The real goal here is to build a habit with your audience. You want them to know when to expect something new from you, making your brand a reliable part of their routine.

What's the Real Difference Between a Strategy and a Plan?

This one trips up even seasoned marketers, but it's a critical distinction. Let me break it down with an analogy I love: planning a road trip.

Your content strategy is your destination and the reason you're going. It’s the big picture. It answers the "why" and the "who." For example: "We will become the #1 trusted resource for first-time homebuyers in Texas to generate high-intent mortgage leads."

Your content plan is the turn-by-turn GPS navigation. It's the nitty-gritty of how you'll get there. This is your content calendar, your promotion checklists, and your topic lists. For instance: "Publish a blog post on 'A First-Time Homebuyer's Checklist for Austin' next Tuesday and promote it on Instagram and in local Facebook groups."

You absolutely need the strategy first. A plan without a strategy is just driving around aimlessly, hoping you end up somewhere good.

Honestly, How Long Until I See Results?

I'll be straight with you: content marketing is a long game, especially if you're chasing organic growth through SEO. It’s not like flipping a switch on a paid ad and watching the clicks roll in. This is about building a valuable asset over time.
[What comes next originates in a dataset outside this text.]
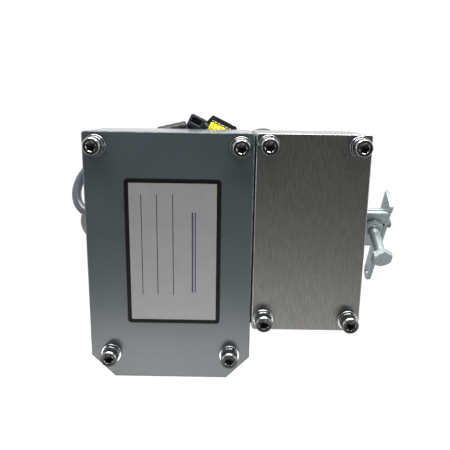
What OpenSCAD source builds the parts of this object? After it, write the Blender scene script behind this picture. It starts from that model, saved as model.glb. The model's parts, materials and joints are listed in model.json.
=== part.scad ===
// Electric engine governor actuator: painted motor housing, cast gear housing, output lever and cable.
// It lies on its mounting face. +X runs along the output shaft, +Y to the top edge, +Z to the covers.
// The origin is on the mounting face, level with the left lug and midway across the two covers.

/* [Housing] */
// Depth from the mounting face to the motor cover's face
total_d = 98; // [96:1:110]
// Depth of the painted motor box with its cover
motor_box_d = 65; // [63:1:68]
// Width of the motor box
motor_box_w = 126; // [124:1:140]
// Height of the motor box
motor_box_h = 195; // [190:1:210]
// Leg of the chamfers on the motor box's lower corners
motor_chamfer = 18.3; // [14:0.1:20]
// Wall of the motor box
motor_wall = 4.5; // [4:0.1:5]
// Width of the gear box
gear_box_w = 84; // [83:1:95]
// Height of the gear box
gear_box_h = 152; // [150:1:160]
// Wall of the gear box
gear_wall = 6; // [5.5:0.1:6.5]
// Wall at the foot of the gear casting
foot_wall = 4; // [3.5:0.1:4.5]
// Floor of the gear casting
floor_t = 5; // [4:0.1:5.5]
// Distance from the lug line up to the top edge
top_y = 86; // [85:0.5:88]
// Thickness of the gasket between the two boxes
joint_gap = 1; // [0.8:0.1:1.5]
// Corner radius of boxes and covers
corner_r = 2.5; // [1.5:0.1:4]

/* [Casting foot] */
// Step in of the foot below the top edge
foot_step_top = 8; // [6:0.5:10]
// Step in of the foot above the bottom edge
foot_step_bottom = 4; // [3:0.1:4]
// Step in of the foot from the right side
foot_step_side = 3; // [1:0.1:3]
// Height of the wing behind the motor box
wing_h = 104; // [90:1:108]
// Step in of the wing from the motor box's left side
wing_step = 6; // [5:0.5:8]
// Radius of the mounting lugs
lug_r = 19.3; // [17:0.1:20]
// Thickness of the mounting lugs
lug_t = 16; // [12:0.5:16]
// Reach of the left lug's centre beyond the motor box
lug_reach = 9.1; // [8:0.1:12]
// Height of the upper and lower lugs above and below the lug line
lug_rise = 67.4; // [66:0.1:68]
// Place of the upper and lower lugs to the right of the origin
lug_x = 32.2; // [31:0.1:40]
// Radius of the tapped mounting holes
lug_hole_r = 4.25; // [3.3:0.05:5.1]

/* [Covers] */
// Thickness of the motor cover
motor_cover_t = 5; // [4:0.1:6]
// Thickness of the gear cover
gear_cover_t = 5.5; // [4.5:0.1:6]
// Thickness of the cover gaskets
gasket_t = 0.8; // [0.5:0.1:1]
// Width of the nameplate
plate_w = 72; // [60:1:80]
// Height of the nameplate
plate_h = 114; // [90:1:120]
// Thickness of the nameplate
plate_t = 0.5; // [0.3:0.1:0.8]
// Place of the nameplate's left edge from the motor box's left side
plate_inset_x = 30; // [25:1:34]
// Place of the nameplate's top edge below the top edge
plate_inset_y = 34; // [28:1:40]

/* [Cover screws] */
// Shank radius of the cover screws
screw_r = 4; // [3:0.5:4]
// Radius of the screw heads
screw_head_r = 6.5; // [5.5:0.1:7]
// Height of the screw heads
screw_head_h = 8; // [6:0.5:9]
// Length of the cover screws below the head
screw_l = 25; // [20:1:30]
// Width across flats of the hexagon socket
socket_af = 6; // [5:0.5:6]
// Radius of the flat washers
washer_r = 8; // [7:0.1:8.5]
// Thickness of the flat washers
washer_t = 1.6; // [1:0.1:2]
// Radius of the spring washers
spring_washer_r = 6.9; // [6.2:0.1:7.4]
// Thickness of the spring washers
spring_washer_t = 2; // [1.6:0.1:2.4]
// Inset of the motor cover's upper screws from the side
m_screw_side = 9.9; // [9:0.1:11]
// Inset of the motor cover's upper screws from the top
m_screw_top = 10.5; // [9:0.1:12]
// Inset of the motor cover's lower screws from the side
m_screw_low_side = 16; // [14:0.1:18]
// Inset of the motor cover's lower screws from the bottom
m_screw_low = 20.5; // [18:0.1:22]
// Inset of the gear cover's screws from the side
g_screw_side = 9; // [9:0.1:10]
// Inset of the gear cover's screws from the top and bottom
g_screw_end = 9; // [9:0.1:10]

/* [Gear train] */
// Module of the first gear pair
mod_1 = 1; // [0.95:0.01:1]
// Teeth of the motor pinion
z_motor = 14;
// Teeth of the intermediate wheel
z_wheel = 54;
// Module of the second gear pair
mod_2 = 1.25; // [1.2:0.01:1.25]
// Teeth of the intermediate pinion
z_pinion = 15;
// Teeth of the full circle that the output sector is cut from
z_sector = 50;
// Backlash of each gear pair at the pitch line
backlash = 0.16; // [0.1:0.01:0.25]
// Face width of the first pair
face_1 = 8; // [6:0.5:9]
// Face width of the second pair
face_2 = 12; // [10:0.5:14]
// Slope of the line from the output shaft to the intermediate shaft
inter_tilt = 17.2; // [16:0.1:18]
// Slope of the line from the intermediate shaft to the motor shaft
motor_tilt = 54; // [52:0.5:56]
// Travel of the output shaft in degrees
travel = 42; // [30:1:42]

/* [Output shaft] */
// Radius of the shaft in its small bearing
journal_r = 6; // [5:0.1:6]
// Radius of the shaft in its large bearing
shaft_r = 8.5; // [8:0.1:9]
// Radius of the shaft in the hub
hub_bore_r = 5.5; // [5:0.1:6.5]
// Radius of the shaft's threaded end
shaft_end_r = 3.5; // [3:0.1:4]
// Length of the shaft beyond the lever
shaft_end_l = 9.7; // [7:0.1:12]

/* [Lever] */
// Thickness of the lever's sheet
bar_t = 3; // [2.5:0.1:3.5]
// Width of the lever bar
bar_w = 16.5; // [15:0.1:18]
// Place of the bar's centre line in front of the shaft axis
bar_shift = 8.25; // [7.5:0.05:9]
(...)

Realistically, you should expect to put in 6-12 months of consistent work before you see a significant, needle-moving impact on things like organic traffic and leads. But that doesn't mean you're flying blind for a year.

You can—and should—track early indicators to know you're on the right track. Keep an eye on these "green shoots":

  • Your keyword rankings starting to climb for key topics.
  • More people sharing your content on social media.
  • A steady uptick in your email newsletter subscribers.

Watching these smaller wins is crucial. It keeps morale high and gives you the proof you need to show that the strategy is working, long before you hit those big-picture goals.